| Exercise aim |
Print out every line, exactly as written.

| Material provided |
■ ■ ■ ■ ■ ■ ■
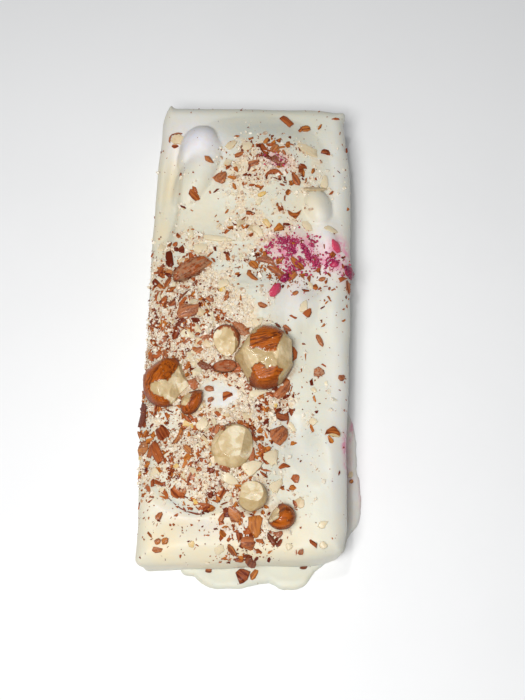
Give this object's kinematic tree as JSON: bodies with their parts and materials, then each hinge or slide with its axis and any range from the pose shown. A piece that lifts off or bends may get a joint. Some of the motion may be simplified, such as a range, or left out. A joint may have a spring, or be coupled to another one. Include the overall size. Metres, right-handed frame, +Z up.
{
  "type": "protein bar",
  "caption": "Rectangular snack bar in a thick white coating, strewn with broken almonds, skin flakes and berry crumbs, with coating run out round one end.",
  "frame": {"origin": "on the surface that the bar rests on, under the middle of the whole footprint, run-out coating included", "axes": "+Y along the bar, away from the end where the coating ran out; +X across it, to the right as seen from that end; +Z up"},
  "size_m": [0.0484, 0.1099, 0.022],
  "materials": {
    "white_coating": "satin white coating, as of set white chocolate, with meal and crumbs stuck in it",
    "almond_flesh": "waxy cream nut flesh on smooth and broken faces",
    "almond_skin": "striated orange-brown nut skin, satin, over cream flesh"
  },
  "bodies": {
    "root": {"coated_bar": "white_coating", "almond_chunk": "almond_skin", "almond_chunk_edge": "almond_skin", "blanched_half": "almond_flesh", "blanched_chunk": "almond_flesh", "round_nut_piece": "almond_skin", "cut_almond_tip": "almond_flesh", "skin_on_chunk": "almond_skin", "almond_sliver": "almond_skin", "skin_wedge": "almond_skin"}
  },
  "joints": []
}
■ ■ ■ ■ ■ ■ ■
| Task answer |
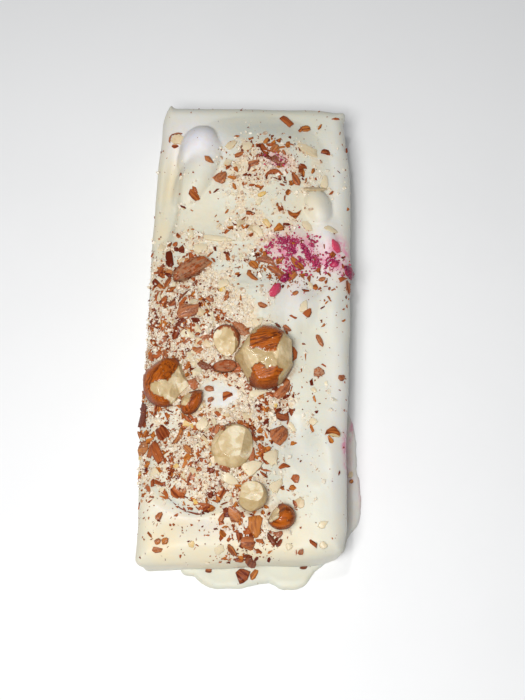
Give this object's kinematic tree as JSON: bodies with their parts and materials, then each hinge or slide with its axis and any range from the pose shown. A piece that lifts off or bends may get a joint. Some of the motion may be simplified, such as a range, or left out. A joint may have a spring, or be coupled to another one. Include the overall size. Metres, right-handed frame, +Z up.
{
  "type": "protein bar",
  "caption": "Rectangular snack bar in a thick white coating, strewn with broken almonds, skin flakes and berry crumbs, with coating run out round one end.",
  "frame": {"origin": "on the surface that the bar rests on, under the middle of the whole footprint, run-out coating included", "axes": "+Y along the bar, away from the end where the coating ran out; +X across it, to the right as seen from that end; +Z up"},
  "size_m": [0.0484, 0.1099, 0.022],
  "materials": {
    "white_coating": "satin white coating, as of set white chocolate, with meal and crumbs stuck in it",
    "almond_flesh": "waxy cream nut flesh on smooth and broken faces",
    "almond_skin": "striated orange-brown nut skin, satin, over cream flesh"
  },
  "bodies": {
    "root": {"coated_bar": "white_coating", "almond_chunk": "almond_skin", "almond_chunk_edge": "almond_skin", "blanched_half": "almond_flesh", "blanched_chunk": "almond_flesh", "round_nut_piece": "almond_skin", "cut_almond_tip": "almond_flesh", "skin_on_chunk": "almond_skin", "almond_sliver": "almond_skin", "skin_wedge": "almond_skin"}
  },
  "joints": []
}